Aber auch wenn die Familien hier eigene Wohnungen haben, die Unterkunft ist ein Wohnheim. Der Betreiber, die Evangelische Stephanus-Stiftung, stellt den Bewohnern die Möbel als Leihgabe zur Verfügung und unterstützt sie im Alltag durch Sozialbetreuer. So gibt es auch einen separaten Raum für die Hausaufgabenbetreuung von Schulkindern. Abgesehen davon ist es Julia Morais von der Stiftung wichtig, dass die Bewohner ihr Leben weitgehend aus eigener Kraft meistern. Sie sollen sich auf die Zukunft in einer eigenen Wohnung vorbereiten, etwa die Gemeinschafts-Waschmaschinen allein bedienen und Verkehrsverbindungen für Behördengänge eigenständig im Internet recherchieren, statt sie sich vom Sozialbetreuer ausdrucken zu lassen. Dazu stellt das Land Berlin ab 2021, wie in allen Flüchtlingsunterkünften, kostenloses WLAN zur Verfügung.

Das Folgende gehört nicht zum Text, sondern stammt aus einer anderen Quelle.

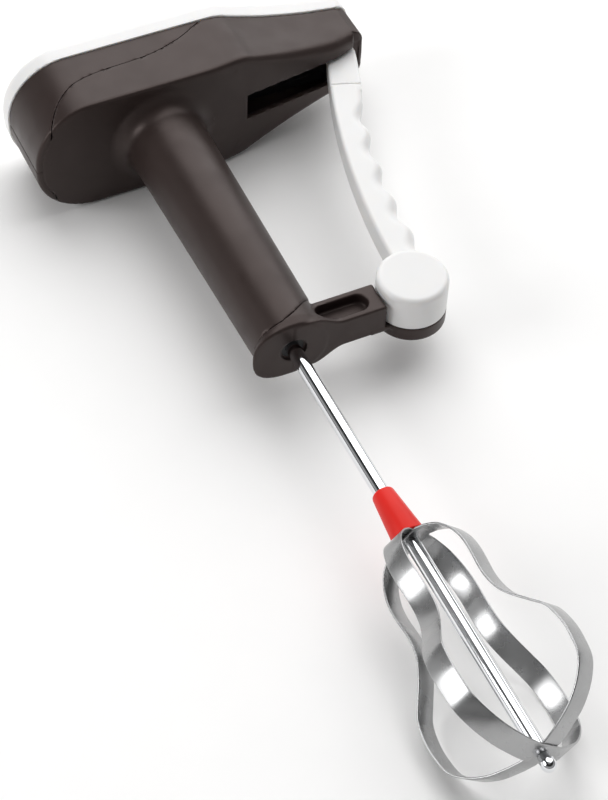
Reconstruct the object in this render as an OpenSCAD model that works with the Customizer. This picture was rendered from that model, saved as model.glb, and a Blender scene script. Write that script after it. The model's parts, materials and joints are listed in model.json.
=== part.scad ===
// Squeeze-lever egg beater: a hollow grip under a gear head, with a two-strip whisk on a long shaft.
// Squeezing the lever pulls a rack, which turns a compound gear, a pinion and the whisk.
// The mechanism is drawn upright: shaft axis on Z, head up, lever towards +X.
// lay_down() then puts every part on its side, the way the beater rests on a table:
// drawing X stays X, drawing Z becomes Y, and drawing -Y becomes Z.

/* [Head] */
// Height of the head's underside above the bottom of the foot
head_z = 128; // [120:1:136]
// Height of the brown side wall
wall_h = 31.8; // [30:0.1:34]
// Depth of the white cover
cover_h = 10.2; // [8:0.1:12]
// Half of the head's width
head_half = 27; // [26:0.5:29]
// How far the head reaches behind the shaft
head_rear = 55.3; // [54:0.1:58]
// How far the nose reaches in front of the shaft
nose_x = 98.9; // [98.4:0.1:99.4]
// Half of the nose's width
nose_half = 12.8; // [12.5:0.1:14]
// How far the cover stands proud of the wall
cover_lip = 0.6; // [0.2:0.1:0.8]
// Thickness of the moulded walls
wall = 2.5; // [2:0.1:2.8]

/* [Grip] */
// Diameter of the grip under the head
grip_top_d = 33.4; // [31:0.1:35]
// Diameter of the grip at the foot
grip_low_d = 29.1; // [28:0.1:30]

/* [Foot and lever] */
// Distance from the shaft to the lever's pivot
pivot_x = 54; // [53:0.5:55]
// Height of the pivot above the bottom of the foot
pivot_z = 8; // [7:0.5:9]
// Radius of the lever's drum
drum_r = 14.3; // [14:0.1:15]
// Squeeze travel of the lever, in degrees
squeeze = 17; // [10:1:17]
// Width of the lever across its finger side
lever_depth = 10.9; // [10:0.1:11]

/* [Shaft and whisk] */
// Diameter of the drive shaft
shaft_d = 6; // [5.6:0.1:6]
// Height of the whisk's top below the foot
whisk_top = 97.4; // [92:0.1:102]
// Height of the whisk's bottom seat below the foot
whisk_low = 193.4; // [193:0.1:198]
// Width of the whisk's steel strip
strip_w = 9; // [8:0.1:9]
// Thickness of the whisk's steel strip
strip_t = 0.8; // [0.6:0.1:0.8]

/* [Gears] */
// Module of the rack and of the small gear that it drives
rack_m = 1; // [1]
// Teeth of the small gear on the rack
rack_teeth = 10; // [10]
// Module of the second stage
gear_m = 0.8; // [0.8]
// Teeth of the large gear
wheel_teeth = 36; // [36]
// Teeth of the pinion on the shaft
pinion_teeth = 12; // [12]

/* [Hidden] */

$fn = 72;
fit = 0.02;
run = 0.05;
eps = 0.01;

// Colours
brown = [0.23, 0.19, 0.18];
white = [0.93, 0.93, 0.94];
red = [0.85, 0.12, 0.12];
steel = [0.75, 0.76, 0.78];
acetal = [0.1, 0.1, 0.11];

// Head
cover_line = head_z + wall_h;
head_top = cover_line + cover_h;
floor_z = head_z + wall;
corner_r = 25.4;
// The neck as [x, share of the width lost between the head and the nose]
neck = [
    [30, 0], [35, 0.01], [39.5, 0.06], [44, 0.18], [49.4, 0.31], [54.9, 0.435], [60.5, 0.55],
    [66.1, 0.65], [71.8, 0.745], [77.4, 0.83], [83.1, 0.9], [89.5, 0.97]
];
nose_corner = 6;
nose_corner_y = 6.8;
nose_front = 1.9;
ramp_start = 24.5;
ramp_slope = 0.14;
// The ramp is steeper under the nose, by this much from this x on
nose_rise_x = 85;
nose_rise = 0.28;
cover_round = 5;
cover_steps = 5;
seam_gap = 0.25;
seam = [
    [38, 163], [31, 160], [19, 153.4], [8, 149.6], [-2, 147.9], [-19, 147],
    [-30, 144.8], [-38, 140.5], [-44, 134.5], [-49, 126], [-52, 118]
];
slot_rear = 39.3;
slot_half = 6.5;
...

Alle künftigen Modularen Flüchtlingsunterkünfte der zweiten Generation dienen auch allen anderen Bewohnern im Kiez. Bezirksbürgermeisterin Dagmar Pohle (Linke) freut sich: »In Marzahn-Süd sind Begegnungsorte und soziale Angebote gefragt, die allen Nachbarinnen und Nachbarn zugutekommen. Der Spielplatz und die öffentliche Kita, die sich sowohl an geflüchtete als auch an alteingesessene Familien wenden, sind wichtige erste Schritte.«
Die Kita zieht in eines der beiden Gebäude und steht allen Kindern der Nachbarschaft offen. Noch ist sie nicht fertig, auch fehlt bislang ein Betreiber. Vom Spielplatz aus kann man auch eine »Begegnungsküche« im Gebäude erreichen. Hier sollen sich dann alteingesessene Marzahner und Flüchtlinge beim Kochen kennenlernen können.
Die Gebäude wurden mit Mitteln der Senatsverwaltung für Stadtentwicklung für 27 Millionen Euro geplant und gebaut. Sie haben eine Standdauer von 80 Jahren und können zu normalen Wohnhäusern umgewidmet werden, sollte der Bedarf an Flüchtlingsunterkünften zurückgehen. Ein Erfolg ist es zweifellos, dass sich in Marzahn keine von rechten Parteien unterwanderten Bürgerbewegungen formierten, um gegen den Bezug der Unterkunft mobil zu machen, wie das seit 2013 bei anderen neu errichteten Gemeinschaftsunterkünften der Fall war.